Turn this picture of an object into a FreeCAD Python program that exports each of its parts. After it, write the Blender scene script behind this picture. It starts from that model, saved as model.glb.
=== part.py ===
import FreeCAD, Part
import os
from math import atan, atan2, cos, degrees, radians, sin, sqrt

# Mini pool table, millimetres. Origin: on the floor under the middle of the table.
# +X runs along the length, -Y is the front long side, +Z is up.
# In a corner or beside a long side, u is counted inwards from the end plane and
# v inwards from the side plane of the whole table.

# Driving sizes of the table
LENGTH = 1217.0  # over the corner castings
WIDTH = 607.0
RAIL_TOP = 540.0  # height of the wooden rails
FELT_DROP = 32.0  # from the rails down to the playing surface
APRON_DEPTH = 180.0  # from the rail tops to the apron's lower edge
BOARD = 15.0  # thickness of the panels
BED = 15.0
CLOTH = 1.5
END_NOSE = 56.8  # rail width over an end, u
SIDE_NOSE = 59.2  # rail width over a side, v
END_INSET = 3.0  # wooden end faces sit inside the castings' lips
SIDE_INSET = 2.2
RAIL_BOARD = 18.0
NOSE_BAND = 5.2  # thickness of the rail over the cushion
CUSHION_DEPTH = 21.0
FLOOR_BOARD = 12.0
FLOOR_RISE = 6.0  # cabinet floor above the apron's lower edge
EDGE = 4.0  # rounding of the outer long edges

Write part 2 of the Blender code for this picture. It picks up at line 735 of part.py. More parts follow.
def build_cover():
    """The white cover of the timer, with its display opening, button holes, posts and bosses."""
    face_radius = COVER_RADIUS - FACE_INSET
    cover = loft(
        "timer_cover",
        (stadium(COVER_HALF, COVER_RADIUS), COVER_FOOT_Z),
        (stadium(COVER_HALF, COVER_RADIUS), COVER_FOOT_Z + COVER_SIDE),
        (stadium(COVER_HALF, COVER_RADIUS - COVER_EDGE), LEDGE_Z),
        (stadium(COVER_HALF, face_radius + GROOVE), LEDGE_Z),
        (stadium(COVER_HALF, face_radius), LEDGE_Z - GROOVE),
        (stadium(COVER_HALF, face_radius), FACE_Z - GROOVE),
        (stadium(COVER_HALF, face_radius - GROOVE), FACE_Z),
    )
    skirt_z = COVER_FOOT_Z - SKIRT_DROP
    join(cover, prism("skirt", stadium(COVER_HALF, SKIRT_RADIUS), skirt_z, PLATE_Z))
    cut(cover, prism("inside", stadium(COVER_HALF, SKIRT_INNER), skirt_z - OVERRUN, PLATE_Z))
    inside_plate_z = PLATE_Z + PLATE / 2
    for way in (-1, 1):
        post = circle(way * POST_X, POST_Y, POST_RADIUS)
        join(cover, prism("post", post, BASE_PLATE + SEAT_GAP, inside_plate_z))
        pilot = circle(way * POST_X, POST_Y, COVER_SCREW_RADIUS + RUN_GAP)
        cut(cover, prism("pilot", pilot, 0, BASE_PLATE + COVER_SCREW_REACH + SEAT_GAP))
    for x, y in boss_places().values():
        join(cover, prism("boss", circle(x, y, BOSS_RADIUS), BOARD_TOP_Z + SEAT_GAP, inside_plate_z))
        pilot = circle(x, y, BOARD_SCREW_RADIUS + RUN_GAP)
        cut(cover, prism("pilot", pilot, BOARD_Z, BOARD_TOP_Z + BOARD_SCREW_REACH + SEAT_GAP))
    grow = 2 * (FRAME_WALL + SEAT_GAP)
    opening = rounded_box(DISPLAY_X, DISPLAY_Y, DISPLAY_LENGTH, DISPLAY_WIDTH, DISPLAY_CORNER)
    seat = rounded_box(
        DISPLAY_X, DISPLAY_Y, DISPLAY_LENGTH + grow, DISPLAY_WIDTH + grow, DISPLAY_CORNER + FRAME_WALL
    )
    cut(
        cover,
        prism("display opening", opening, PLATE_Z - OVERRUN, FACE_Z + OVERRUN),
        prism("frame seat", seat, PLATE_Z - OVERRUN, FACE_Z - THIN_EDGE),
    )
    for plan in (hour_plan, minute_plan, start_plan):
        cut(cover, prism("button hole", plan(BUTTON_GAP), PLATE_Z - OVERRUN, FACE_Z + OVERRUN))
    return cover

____

▶ **TASK DETAILS**:
Restate all of the entries exactly, please.

▶ **OUTPUT**:
Turn this picture of an object into a FreeCAD Python program that exports each of its parts. After it, write the Blender scene script behind this picture. It starts from that model, saved as model.glb.
=== part.py ===
import FreeCAD, Part
import os
from math import atan, atan2, cos, degrees, radians, sin, sqrt

# Mini pool table, millimetres. Origin: on the floor under the middle of the table.
# +X runs along the length, -Y is the front long side, +Z is up.
# In a corner or beside a long side, u is counted inwards from the end plane and
# v inwards from the side plane of the whole table.

# Driving sizes of the table
LENGTH = 1217.0  # over the corner castings
WIDTH = 607.0
RAIL_TOP = 540.0  # height of the wooden rails
FELT_DROP = 32.0  # from the rails down to the playing surface
APRON_DEPTH = 180.0  # from the rail tops to the apron's lower edge
BOARD = 15.0  # thickness of the panels
BED = 15.0
CLOTH = 1.5
END_NOSE = 56.8  # rail width over an end, u
SIDE_NOSE = 59.2  # rail width over a side, v
END_INSET = 3.0  # wooden end faces sit inside the castings' lips
SIDE_INSET = 2.2
RAIL_BOARD = 18.0
NOSE_BAND = 5.2  # thickness of the rail over the cushion
CUSHION_DEPTH = 21.0
FLOOR_BOARD = 12.0
FLOOR_RISE = 6.0  # cabinet floor above the apron's lower edge
EDGE = 4.0  # rounding of the outer long edges

Write part 2 of the Blender code for this picture. It picks up at line 735 of part.py. More parts follow.
def build_cover():
    """The white cover of the timer, with its display opening, button holes, posts and bosses."""
    face_radius = COVER_RADIUS - FACE_INSET
    cover = loft(
        "timer_cover",
        (stadium(COVER_HALF, COVER_RADIUS), COVER_FOOT_Z),
        (stadium(COVER_HALF, COVER_RADIUS), COVER_FOOT_Z + COVER_SIDE),
        (stadium(COVER_HALF, COVER_RADIUS - COVER_EDGE), LEDGE_Z),
        (stadium(COVER_HALF, face_radius + GROOVE), LEDGE_Z),
        (stadium(COVER_HALF, face_radius), LEDGE_Z - GROOVE),
        (stadium(COVER_HALF, face_radius), FACE_Z - GROOVE),
        (stadium(COVER_HALF, face_radius - GROOVE), FACE_Z),
    )
    skirt_z = COVER_FOOT_Z - SKIRT_DROP
    join(cover, prism("skirt", stadium(COVER_HALF, SKIRT_RADIUS), skirt_z, PLATE_Z))
    cut(cover, prism("inside", stadium(COVER_HALF, SKIRT_INNER), skirt_z - OVERRUN, PLATE_Z))
    inside_plate_z = PLATE_Z + PLATE / 2
    for way in (-1, 1):
        post = circle(way * POST_X, POST_Y, POST_RADIUS)
        join(cover, prism("post", post, BASE_PLATE + SEAT_GAP, inside_plate_z))
        pilot = circle(way * POST_X, POST_Y, COVER_SCREW_RADIUS + RUN_GAP)
        cut(cover, prism("pilot", pilot, 0, BASE_PLATE + COVER_SCREW_REACH + SEAT_GAP))
    for x, y in boss_places().values():
        join(cover, prism("boss", circle(x, y, BOSS_RADIUS), BOARD_TOP_Z + SEAT_GAP, inside_plate_z))
        pilot = circle(x, y, BOARD_SCREW_RADIUS + RUN_GAP)
        cut(cover, prism("pilot", pilot, BOARD_Z, BOARD_TOP_Z + BOARD_SCREW_REACH + SEAT_GAP))
    grow = 2 * (FRAME_WALL + SEAT_GAP)
    opening = rounded_box(DISPLAY_X, DISPLAY_Y, DISPLAY_LENGTH, DISPLAY_WIDTH, DISPLAY_CORNER)
    seat = rounded_box(
        DISPLAY_X, DISPLAY_Y, DISPLAY_LENGTH + grow, DISPLAY_WIDTH + grow, DISPLAY_CORNER + FRAME_WALL
    )
    cut(
        cover,
        prism("display opening", opening, PLATE_Z - OVERRUN, FACE_Z + OVERRUN),
        prism("frame seat", seat, PLATE_Z - OVERRUN, FACE_Z - THIN_EDGE),
    )
    for plan in (hour_plan, minute_plan, start_plan):
        cut(cover, prism("button hole", plan(BUTTON_GAP), PLATE_Z - OVERRUN, FACE_Z + OVERRUN))
    return cover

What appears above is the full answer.